As submissions enter the KOR Reporting Services, they follow these steps in order:

  1. Submissions are identified, potentially evaluating configured HUB KDM rules for the KOR lifecycle identifier and the event timestamp.
  2. If the KOR lifecycle identifier of the submission is not known to us, a trade state is created.
  3. If we know the KOR lifecycle identifier, but the associated trade state passed the expiration date with over a week, we need to rehydrate the trade state from cold storage. This leads to the identified submission being parked for REHYDRATING TRADE STATE. This ends the flow of this submission until rehydration has been completed.
  4. Once we create or find the trade state, the submission can be initialized, potentially evaluating configured HUB KDM rules for any field.
  5. Initialized submissions get picked up by the eligibility service, which potentially uses Droit to evaluate the eligibility of the submission's mandates.
  6. Submissions not deemed eligible to report for any mandate end the flow here.
  7. Otherwise, regulatory messages are created for the eligible mandates, potentially evaluating configured regulation-specific (REG KDM) rules for any field.
  8. The trade state is used to look up the "regulatory transaction" for the specific mandate the regulatory message is created for. It uses the following five fields:
    1. The jurisdiction.
    2. The message type.
    3. The KOR regulatory lifecycle identifier.
    4. The field from which the KOR regulatory lifecycle identifier was retrieved.
    5. The value of my entity identifier.
  9. If the regulatory transaction has a previously unresolved rejected message, and its event timestamp is before the event timestamp of the submission's regulatory message, the submission for the regulatory message's mandate is parked for a PRIOR UNRESOLVED REJECTION. In other words, if the submission's event timestamp is after a prior rejected message for the same previously validated trade, we park the submission for the specific mandate. This ends the flow of this regulatory message until the prior rejection has been either ignored or resolved by sending in a new submission which hopefully resolves the rejected message using the same event timestamp.
  10. Hence, if the event timestamp of the trade state's regulatory transaction and the submission's event timestamp were equal, it would not be parked as it likely intends to resolve the prior rejected message.
  11. In case the trade state's regulatory transaction has never been in a validated state, no messages are parked to help speed up the process to get to a valid state as soon as possible.
  12. If a prior regulatory message is going through the pre-validation phase, but we haven't received a determination yet, the newer regulatory message is parked for PRECEDING TRADE EVENT PENDING. These parked messages will resolve themselves promptly.
  13. Regulatory messages are sent to pre-validation.
  14. Once completed, the regulatory messages are registered as expected future states in the applicable trade state's regulatory transaction of the trade state. Expected, because we don't know for certain whether the TR will accept the regulatory message. The expected future state is determined by applying the valid regulatory message to the latest expected future state (or current state in case everything has been processed by the TR). The result is stored as the new latest expected future state of the trade state's regulatory transaction. Either the last valid event timestamp or the last rejected event timestamp gets updated in the trade state's regulatory transaction, based on the pre-validation result.
    Eventually, these expected future states get promoted to actual trade state once the TR validates the regulatory messages as well.

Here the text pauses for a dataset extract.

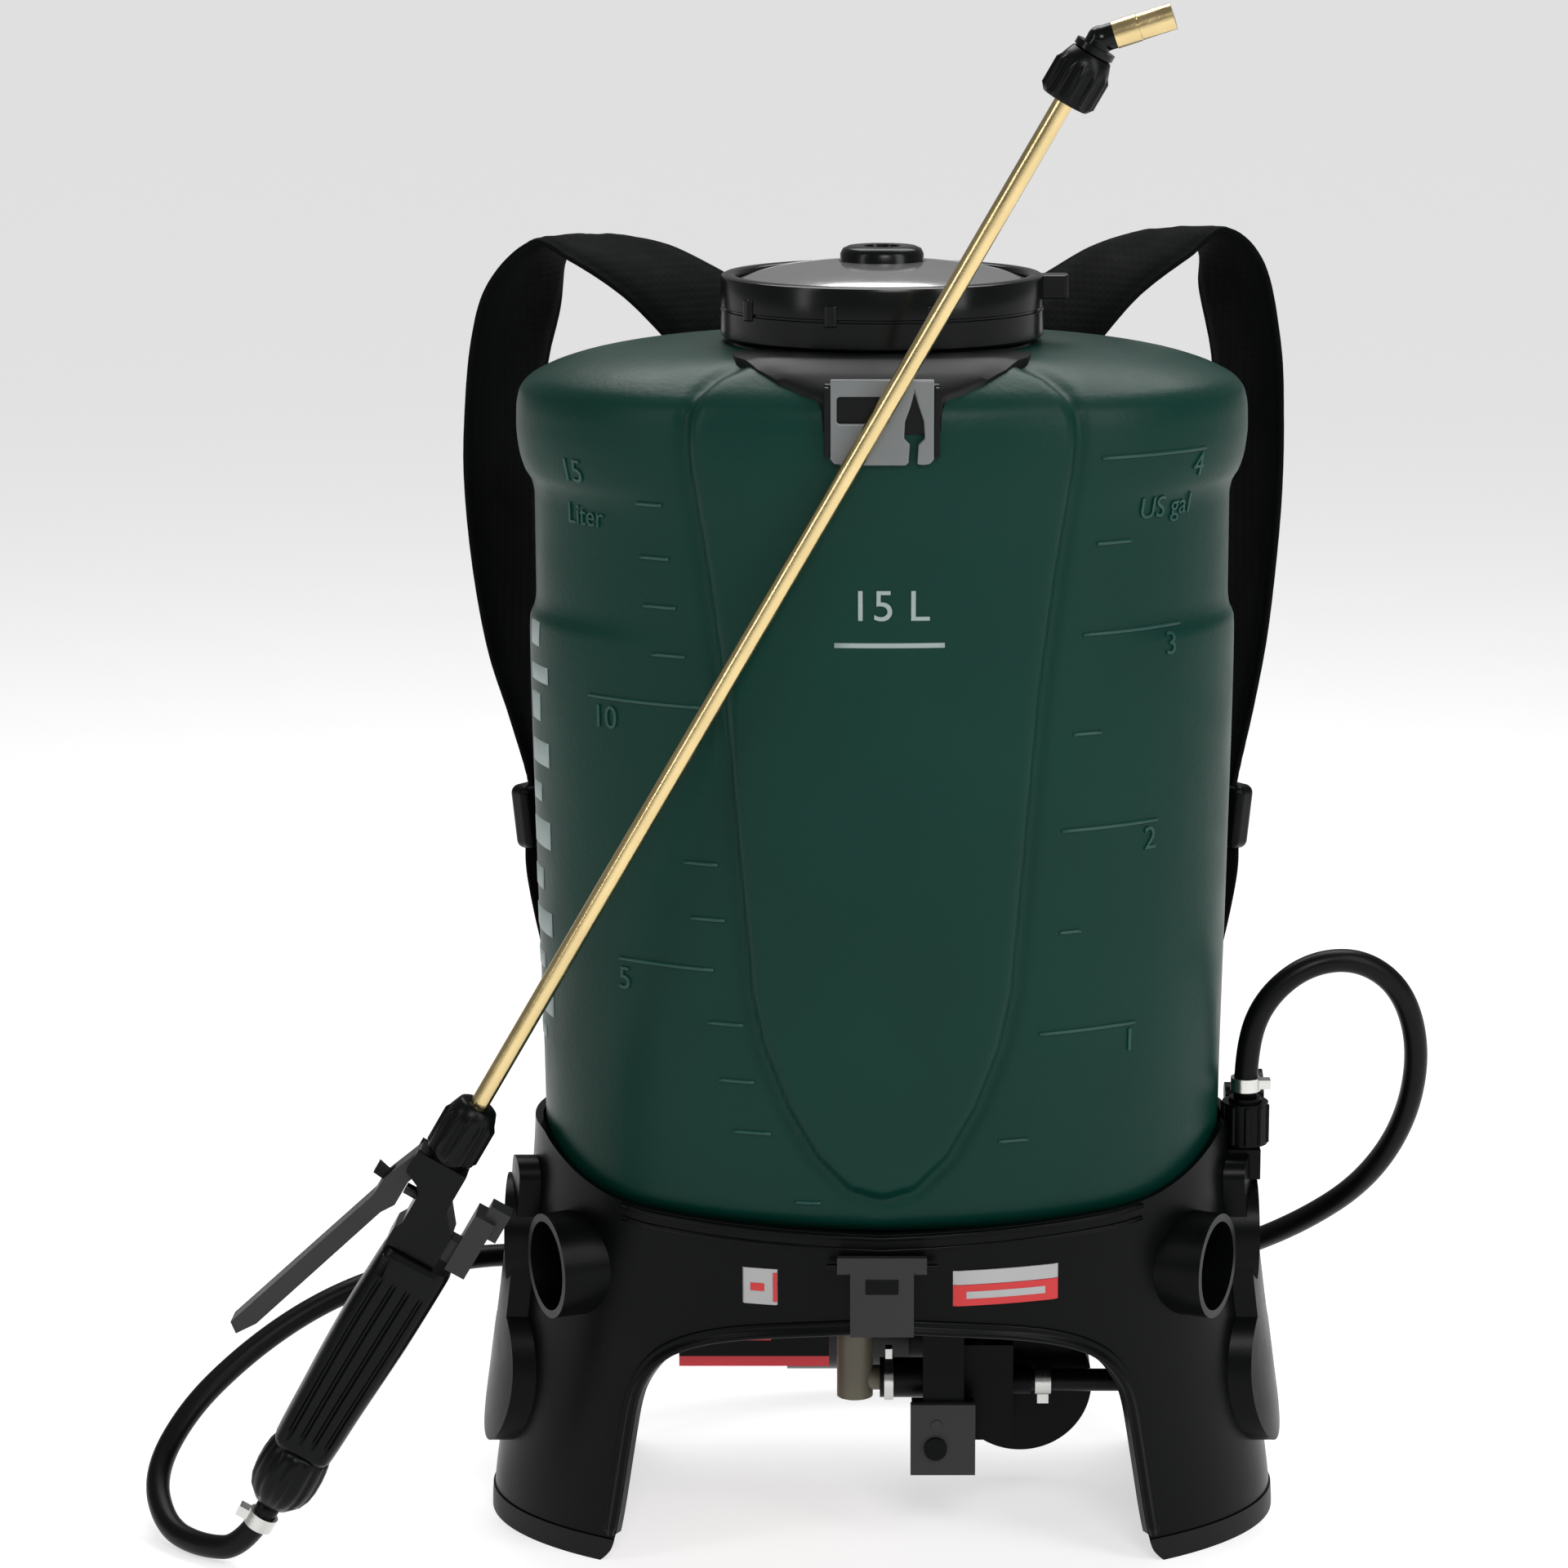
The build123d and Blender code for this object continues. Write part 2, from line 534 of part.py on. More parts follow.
TRIGGER_PIVOT = (8.0, -33.0)
TRIGGER_PIN_R = 1.8
PIN_Z = -49.0                # height of the valve pin that the trigger pushes in
VALVE_PIN_R = 2.5
LOCK = (19.3, -47.5)
GRIP_OUTLINE = [
    (-26.5, -72), (5.5, -72), (6.7, -110), (4.9, GRIP_BOTTOM), (-22.4, GRIP_BOTTOM), (-25, -122),
]
GUARD_OUTLINE = [(0.5, -76), (4, -76), (2.8, -84), (-0.5, -84)]
grip = gun_prism(GRIP_OUTLINE, 13) - gun_prism(GUARD_OUTLINE, 20)
grip = grip - gun_rod(GRIP_BOTTOM - 1, -71, 5.3, x=GRIP_X)
save("gun_grip", GUN * grip)

VALVE_OUTLINE = [
    (-10.5, -28.6), (6, -28.6), (6, -43), (3.5, -45.5), (3.5, -60.5), (5.5, -64), (5.5, -71.9),
    (-18, -71.9), (-18, -56), (-10.5, -46),
]
valve = gun_prism(VALVE_OUTLINE, 9)
cheek = gun_prism([(5.9, -28.6), (13, -28.6), (13, -39), (5.9, -42.5)], 1.4, y=7.6)
valve = valve + cheek + mirror(cheek, about=Plane.XZ) + gun_rod(-28.7, -7, 8.4)
valve = valve - gun_rod(-24, -6, LANCE_R + RUN) - valve_rod(-6, 7, VALVE_PIN_R + RUN)
save("gun_valve_body", GUN * (valve - cross_rod(TRIGGER_PIVOT, 12, TRIGGER_PIN_R)))
save("valve_pin", GUN * valve_rod(-0.5, 9.2, VALVE_PIN_R))
save("valve_spring", GUN * valve_rod(-5.8, -4.6, 2.2, 1.6))
save("trigger_pin", GUN * cross_rod(TRIGGER_PIVOT, 9, TRIGGER_PIN_R))

LEVER_OUTLINE = [
    (6.8, -29.5), (12, -28.3), (19.5, -48), (20, -57), (45.5, -139), (41, -142.5), (35.5, -134),
    (13.5, -62), (9.8, -56), (9.8, -44), (7.6, -38),
]
lever = gun_prism(LEVER_OUTLINE, 5.8) - cross_rod(TRIGGER_PIVOT, 12, TRIGGER_PIN_R + RUN)
save("trigger", GUN * (lever - block((16.9, 30), (-2.7, 2.7), (-52.5, -42.5))))
lock = cross_rod(LOCK, 2.4, 2.2)
lock = lock + gun_prism([(19, -45.4), (24.5, -44.0), (24.5, -49.0), (19, -49.6)], 2.4)
save("trigger_lock", GUN * lock)

pipe = gun_rod(-206, -72, 5, 2.6, x=GRIP_X) + gun_rod(-221, -206, 3.4, 2.0, x=GRIP_X)
save("gun_pipe", GUN * pipe)
tail = gun_rod(-206, GRIP_BOTTOM - GAP, 14.6, 5 + GAP, x=GRIP_X)
tail = chamfer(tail.edges().filter_by(GeomType.CIRCLE).group_by(SortBy.RADIUS)[-1], 4)
save("gun_tail_nut", GUN * tail)
save("hose_gun_end", gun_end - GUN * gun_rod(-221.2, -206, 3.4, x=GRIP_X))
gun_clamp = gun_rod(-219.5, -213, 6.6, HOSE_R, x=GRIP_X)
gun_clamp = gun_clamp + block((GRIP_X + 5.6, GRIP_X + 11), (-3, 3), (-218.5, -214))
save("gun_hose_clamp", GUN * gun_clamp)
clip = block((-31.5, -22), (-8, 8), (-70, -42)) + block((-24, -18.05), (-5, 5), (-68, -58))
clip = clip + block((-35.5, -31.4), (-5, 5), (-50, -36)) + block((-31.5, -26), (-5, 5), (-43, -36))
save("gun_hanger_clip", GUN * (clip - grip))


def ribbed_nut(low, high, r, bore):
    body = gun_rod(low, high, r - 1, bore)
    for index in range(10):
        rib = Cylinder(1.6, high - low - 4)
        body = body + Rot(0, 0, 36 * index) * Pos(r - 1.6, 0, (low + high) / 2) * rib
    return body


lance_nut = ribbed_nut(-27, 0, 12, LANCE_R + GAP)
save("lance_nut", GUN * (lance_nut - gun_rod(-28, -6.7, 8.4 + GAP)))
TOP = LANCE_LENGTH
save("lance_tube", GUN * gun_rod(-22, TOP + 8, LANCE_R, LANCE_BORE_R))

# ---- nozzle end, at the top of the lance ----
top_nut = ribbed_nut(TOP - 14, TOP + 8, 11, LANCE_R + GAP)
save("nozzle_nut", GUN * (top_nut - gun_rod(TOP - 8, TOP + 9, 7 + GAP)))
elbow = gun_rod(TOP - 7, TOP + 8.3, 7, LANCE_R) + gun_rod(TOP + 8.3, TOP + 11, 8.5)
elbow = GUN * (elbow + gun_rod(TOP + 10, KNEE, 5.5))
knee = GUN.from_local_coords(Vector(0, 0, KNEE))
NECK_LENGTH = 6.0
nozzle_plane = Plane(origin=tuple(knee), x_dir=(0, 1, 0), z_dir=NOZZLE_DIR)
elbow = elbow + Pos(*knee) * Sphere(5.6)
elbow = elbow + nozzle_plane * (Pos(0, 0, NECK_LENGTH / 2) * Cylinder(5.3, NECK_LENGTH))
nozzle_plane = nozzle_plane.offset(NECK_LENGTH)
save("lance_elbow", elbow + nozzle_plane * (Pos(0, 0, 3) * Cylinder(3.2, 8)))
body = Pos(0, 0, 5) * Cylinder(5.6, 10) - Pos(0, 0, 3) * Cylinder(3.2, 8.1)
body = body + Pos(0, 0, 13) * Cylinder(4.0, 8)
save("nozzle_body", nozzle_plane * (body - Pos(0, 0, 12) * Cylinder(1.0, 14)))
tip = Pos(0, 0, 17.3) * Cylinder(5.4, 14) - Pos(0, 0, 13.7) * Cylinder(4.0 + RUN, 7.6)
save("nozzle_tip", nozzle_plane * (tip - Pos(0, 0, 20) * Cylinder(0.8, 12)))
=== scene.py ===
import bisect
import math

import bmesh
import bpy
import numpy as np
from mathutils import Matrix, Vector


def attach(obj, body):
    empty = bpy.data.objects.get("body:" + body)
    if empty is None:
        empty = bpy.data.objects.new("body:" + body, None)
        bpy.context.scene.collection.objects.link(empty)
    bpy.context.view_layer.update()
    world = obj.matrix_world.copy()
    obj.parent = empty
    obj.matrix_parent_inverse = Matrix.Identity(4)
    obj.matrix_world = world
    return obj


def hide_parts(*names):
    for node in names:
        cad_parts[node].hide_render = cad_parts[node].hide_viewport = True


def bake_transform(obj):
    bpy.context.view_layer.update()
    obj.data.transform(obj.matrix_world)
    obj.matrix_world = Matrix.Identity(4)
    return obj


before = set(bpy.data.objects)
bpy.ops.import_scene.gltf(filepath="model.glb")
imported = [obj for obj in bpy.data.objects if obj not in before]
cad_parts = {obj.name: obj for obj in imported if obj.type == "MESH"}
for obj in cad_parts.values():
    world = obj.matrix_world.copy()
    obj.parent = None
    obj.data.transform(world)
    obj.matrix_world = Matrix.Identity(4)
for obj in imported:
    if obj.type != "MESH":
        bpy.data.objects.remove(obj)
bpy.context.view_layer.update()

MM = 0.001


# ---- materials ----
def principled(name, color, rough, **sockets):
    material = bpy.data.materials.new(name)
    material.use_nodes = True
    shader = material.node_tree.nodes["Principled BSDF"]
    shader.inputs["Base Color"].default_value = (*color, 1)
    shader.inputs["Roughness"].default_value = rough
    for socket, value in sockets.items():
        shader.inputs[socket.replace("_", " ")].default_value = value
    return material, material.node_tree, shader


def wire(tree, node_type, **values):
    node = tree.nodes.new(node_type)
    for key, value in values.items():
        if hasattr(node, key):
            setattr(node, key, value)
        else:
            node.inputs[key.replace("_", " ")].default_value = value
    return node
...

How are submissions released from the parking lot?

Releasing submissions is dependent on the reason why submissions were parked.

Rehydrating Trade State

When submissions are parked due to the trade state being rehydrated, it's only a matter of time before they get released automatically. There is no manual action that can be undertaken to force release.

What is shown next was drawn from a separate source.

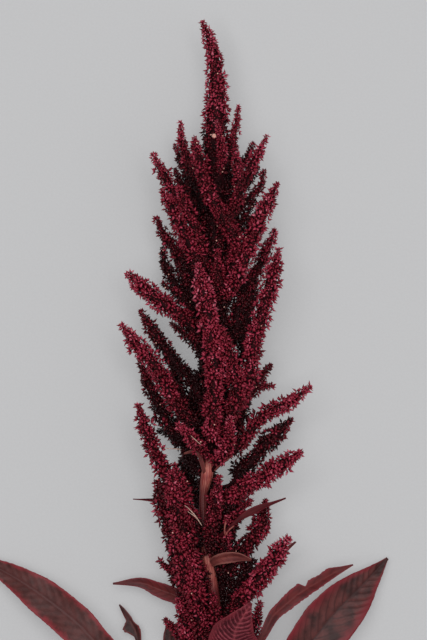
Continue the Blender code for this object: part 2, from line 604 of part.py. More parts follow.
def build_head(parts, work, cutters, material):
    """Join the main spike and every side spike, then clear them of stem, leaves and surface."""
    start = MAIN_GIRTH[0][0]
    line = [axis_at(start)[0]] + [Vector(row[:3]) for row in AXIS if row[1] > start + 4.0]
    path = smooth_path(line, FLORET_PITCH + 0.5)
    main_path = path

    def main_girth(share):
        return blend(MAIN_GIRTH, main_path[round(share * (len(main_path) - 1))].y)[0]

    head = floret_spike("seed_head", path, main_girth, 8, parts, material)
    back = Vector((0.0, 0.0, -SHEATH_DEPTH))
    line = [axis_at(y)[0] + back for y in (-176.0, -150.0, -125.0, -100.0, -75.0, -50.0, -34.0)]
    floret_spike("sheath", smooth_path(line, FLORET_PITCH),
                 lambda share: SHEATH_RADIUS * min(1.0, 0.5 + 4.0 * share), 6, work, material)
    for spike in [*SPIKES, REST_SPIKE, *underside_spikes(), *upper_spikes()]:
        path = smooth_path(spike_path(spike), FLORET_PITCH)
        length = FLORET_PITCH * (len(path) - 1)
        floret_spike(spike.name, path, spike_girth(spike.girth, length), spike.columns, work,
                     material, spike.bare)
    points = [vert.co.copy() for obj in [head, *work.objects] for vert in obj.data.vertices]
    florets = KDTree(len(points))
    for index, point in enumerate(points):
        florets.insert(point, index)
    florets.balance()
    apply_boolean(head, "UNION", work)
    thin_out(head, florets, HEAD_TRIANGLES)

    build_stem(cutters, material, "stem_clearance", HEAD_CLEARANCE)
    for leaf in LEAVES:
        if leaf.in_head:
            build_leaf(leaf, cutters, material, f"{leaf.name}_clearance", HEAD_CLEARANCE)
    bm = bmesh.new()
    bmesh.ops.create_cube(bm, size=1.0)
    bmesh.ops.scale(bm, vec=(400.0, 600.0, 60.0), verts=bm.verts)
    bmesh.ops.translate(bm, vec=(0.0, 0.0, -30.0), verts=bm.verts)
    mesh_object("surface_clearance", bm, cutters, material)
    apply_boolean(head, "DIFFERENCE", cutters)
    keep_largest(head)
    return head


def main():
    clear_scene()
    parts = make_collection("amaranth_seed_head")
    work = make_collection("spikes")
    cutters = make_collection("clearances")
    crimson = make_material("floret_crimson", (0.155, 0.010, 0.036), 0.75)
    stem_red = make_material("stem_rose_brown", (0.275, 0.070, 0.070), 0.55)
    leaf_purple = make_material("leaf_dark_purple", (0.107, 0.024, 0.033), 0.6)
    leaf_rose = make_material("leaf_rose", (0.190, 0.035, 0.050), 0.55)

    build_head(parts, work, cutters, crimson)
    build_stem(parts, stem_red)
    for leaf in LEAVES:
        blade = build_leaf(leaf, parts, leaf_rose if leaf.rose else leaf_purple)
        build_stem(cutters, stem_red, "stem_clearance", CLEARANCE)
        apply_boolean(blade, "DIFFERENCE", cutters)
        keep_largest(blade)


main()
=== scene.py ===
"""Looks of an amaranth seed head that lies on its back, seen from straight above.

The plant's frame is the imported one: +Y runs along the stem to the tip of the head, +X goes across
it and +Z points up from the surface. Lengths are millimetres unless a name says otherwise, and
each mesh is turned to metres when it is built. The head is one grown thing: its pieces here are
only shares of the florets, so that none of them has too many triangles.
"""

import logging
import math
from collections.abc import Iterable, Sequence
from dataclasses import dataclass, field
from enum import Enum

import bmesh
import bpy
import numpy as np
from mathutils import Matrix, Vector
from mathutils.kdtree import KDTree

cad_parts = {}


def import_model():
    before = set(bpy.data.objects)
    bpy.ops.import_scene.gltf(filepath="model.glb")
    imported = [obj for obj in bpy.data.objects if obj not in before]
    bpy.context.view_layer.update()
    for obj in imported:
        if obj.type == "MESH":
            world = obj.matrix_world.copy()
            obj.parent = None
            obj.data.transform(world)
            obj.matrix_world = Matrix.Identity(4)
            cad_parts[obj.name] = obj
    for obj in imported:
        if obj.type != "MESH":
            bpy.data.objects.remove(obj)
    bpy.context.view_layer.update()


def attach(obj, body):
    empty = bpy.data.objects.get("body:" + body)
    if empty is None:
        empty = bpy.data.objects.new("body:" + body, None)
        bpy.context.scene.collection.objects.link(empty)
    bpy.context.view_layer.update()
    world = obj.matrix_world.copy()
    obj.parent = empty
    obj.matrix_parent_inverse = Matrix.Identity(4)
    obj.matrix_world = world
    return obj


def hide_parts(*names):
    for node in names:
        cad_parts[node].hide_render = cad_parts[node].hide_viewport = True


log = logging.getLogger("amaranth")

MM = 0.001
SEED = 7
GOLDEN_ANGLE = math.pi * (3.0 - math.sqrt(5.0))

Row = tuple[float, ...]
Rows = tuple[Row, ...]

# The photograph's frame: its size in pixels, and the plant's millimetres to a pixel
PHOTO_WIDTH_PX = 427
PHOTO_HEIGHT_PX = 640
MM_PER_PX = 0.55
AXIS_PX = (213.0, 380.0)

# The camera takes in that height at the plane of the axis, from this many millimetres above it
LENS_MM = 135.0
SENSOR_MM = 36.0
CAMERA_DISTANCE = PHOTO_HEIGHT_PX * MM_PER_PX * LENS_MM / SENSOR_MM
AXIS_HEIGHT = 30.0


class PaintedLight(Enum):
    """Painted light and shade of a spike's florets: how light their tone is painted, from the outer ones
    in full light to those behind them, painted dark as shade.
    """

    OPEN = 1.0
    HALF = 0.62
    SHADE = 0.3
    DEEP = -0.4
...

The moment a trade's state is rehydrated, all submissions for that trade are released from the parking lot, as long as the reason for parking is the rehydration. They are released in the order of the submissions' event timestamps. This means it's possible submissions are reordered during the release.

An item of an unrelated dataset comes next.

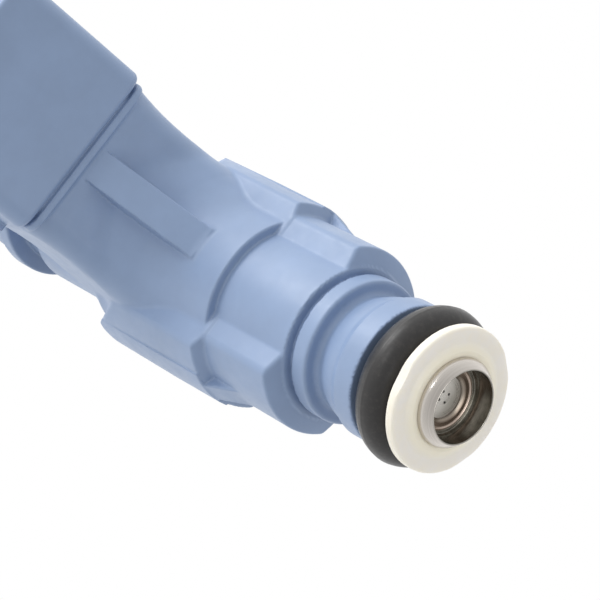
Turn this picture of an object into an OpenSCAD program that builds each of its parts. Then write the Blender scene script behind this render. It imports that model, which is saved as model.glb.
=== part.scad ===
// Top-feed port fuel injector with a moulded plastic body, in millimetres.
// The injector's axis is Z. The spray tip's rim is at z = 0 and the fuel inlet is at the top.
// The electrical connector leans out on the -Y side.

/* [Seals] */
// Distance between the centre planes of the two O-rings
seal_spacing = 60.65; // [60:0.05:61.5]
// Height of the lower O-ring's centre plane above the spray tip
lower_seal_z = 4.9; // [4.8:0.05:5]
// Outside diameter of both O-rings
seal_od = 14.6; // [14.4:0.1:14.6]
// Section diameter of both O-rings
seal_cord = 3.5; // [3.4:0.05:3.5]
// Radius of the retainer washer
washer_r = 6.7; // [6.5:0.05:6.9]
// Thickness of the retainer washer at its rim
washer_t = 0.95; // [0.8:0.05:1.1]

/* [Plastic body] */
// Radius of the lower barrel between the ridges
barrel_r = 7.15; // [7.1:0.05:7.3]
// Radius of the upper barrel between the ridges
upper_barrel_r = 8.05; // [7.9:0.05:8.2]
// Radius over the lower ridges
ridge_r = 8.8; // [8.6:0.05:9]
// Radius over the upper ridges
upper_ridge_r = 9.75; // [9.6:0.05:9.85]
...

Released submissions keep the same submission identifier as before they were parked.

Preceding Trade Event Pending

Submissions that are parked due to an ongoing preceding trade event, will be released automatically once the pending pre-validation of the preceding event has been completed. Just like with rehydrations, there is no manual action that can be undertaken to force release.

Aside from parked submissions for rehydration purposes, all parked submissions carry the specific mandate for the regulatory message they are created for. When releasing these parked submissions, they result in an identified submission with the same submission identifier as the pre-validated regulatory message, as well as the specific mandate of the parked submission.

The result of the pre-validation of the preceding event determines whether and how parked submissions are released.

  • Valid pre-validation response for the preceding pending trade event:

    The trade state is updated to incorporate the preceding event. The preceding event gets applied to the latest known or expected future state in the applicable trade state's regulatory transaction, becoming the new latest expected future state.

    From all the available parked submissions with the same trade and mandate as the pre-validated regulatory message, the one with the oldest event timestamp gets released from the parking lot. This means it's possible submissions are reordered during the release.

    All other parked submissions for the same trade and specific mandate get their parked reason updated to PRECEDING TRADE EVENT PENDING, if that wasn't already the reason to begin with.

  • Rejected pre-validation response for the preceding pending trade event:

    The trade state is updated to incorporate the preceding event. The trade state's regulatory transaction specific to the mandate of the regulatory message records the preceding event's event timestamp as the last rejected event timestamp.

    From all the available parked submissions with the same trade and mandate as the pre-validated regulatory message, only the one with the same event timestamp gets released from the parking lot, if it exists. This means it's possible submissions are reordered during the release.

    All other parked submissions for the same trade and specific mandate get their parked reason updated to PRIOR UNRESOLVED REJECTION, if that wasn't already the reason to begin with.

Released submissions follow the same flow as normal identified submissions. They get initialized, potentially reevaluating configured HUB KDM rules for any field, as they might want to pull from the updated trade state after the preceding pre-validated submission got applied to it.

Prior Unresolved Rejection

Submissions parked due to prior unresolved rejections do not get automatically resolved. Either a new submission needs to be sent in, or the prior unresolved rejection needs to be ignored to release parked submissions of this type.

They apply the same release logic as the PRECEDING TRADE EVENT PENDING parked submissions.